Les ennemis du christianisme ? Les voilà : ils arrivent par la droite de l'image, foule indistincte de guerriers fort semblables aux
Sarrasins qu'affronte Charlemagne dans les chansons de geste. Ils sont conduits par une femme dont
les yeux bandés indiquent assez qu'elle est dans l'erreur, qu'elle ne voit pas la Vérité.
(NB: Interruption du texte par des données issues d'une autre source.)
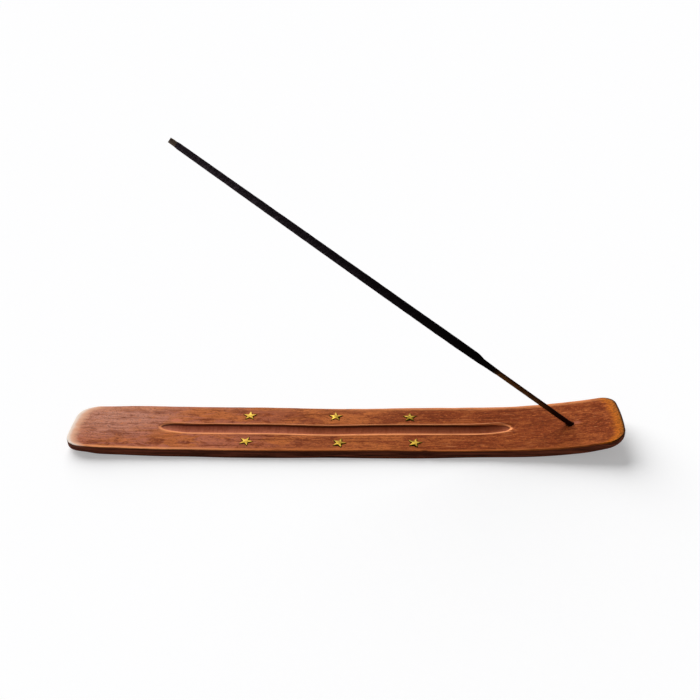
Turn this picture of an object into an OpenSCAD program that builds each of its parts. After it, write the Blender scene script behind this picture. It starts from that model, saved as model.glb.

L'écriteau pendu à son cou nous révèle son identité : on y lit le mot
Pagan, et sa porteuse n'est autre que
le Paganisme allégorisé. Bien sûr,
les chansons de geste ne distinguent nullement les Sarrasins des païens. Ces ennemis sont sans nul doute redoutables, mais ils ne peuvent triompher de Charlemagne :
la lance du Paganisme se brise sur le bouclier de la Foi !
Au sommet de l'image,
la main de Dieu exhibe, sur un fond de lumière de gloire, un
cœur couronné d'où rayonnent des éclairs dorés. Un
phylactère dont Guillaume Crétin tient l’extrémité nous révèle le sens de cet élément :
Cor regis in manu Dei est, "le cœur du roi est dans la main de Dieu". Des mots qui résument admirablement l'esprit de
la Geste du Roi et pourraient en être la devise !
Reste l'arbre aux fruits étranges, à gauche de l'image, sous lequel se dresse Charlemagne. Qu'est-il et qui signifie-t-il ? On pourrait sans doute admettre qu'il ne signifie rien, qu'il est là pour faire joli, ou tout au plus pour situer la scène du songe dans le décor sylvestre qui est le sien d'après le texte et qui rappelle les romans de chevalerie : des romans où, bien souvent, de preux chevaliers se battent pour de belles dames comme Charlemagne le fait ici pour la Foi allégorisée. Mais dans cette image où tout est symbolique, il est tentant de voir davantage en cet arbre, de supposer que l'imagier l'a peint dans une intention précise. Ne rappelle-t-il pas l'arbre miraculeux, né de la foudre en même temps que Charlemagne, signe de sa mission sacrée et destiné à vivre aussi longtemps que lui, d'après une tradition qui remonte à la chanson de Doon de Mayence ? Il peut ne s'agir là que de surinterprétation de ma part, j'en conviens volontiers, mais pour moi ce rapprochement - tout sentimental peut-être - s'impose avec une force irrésistible.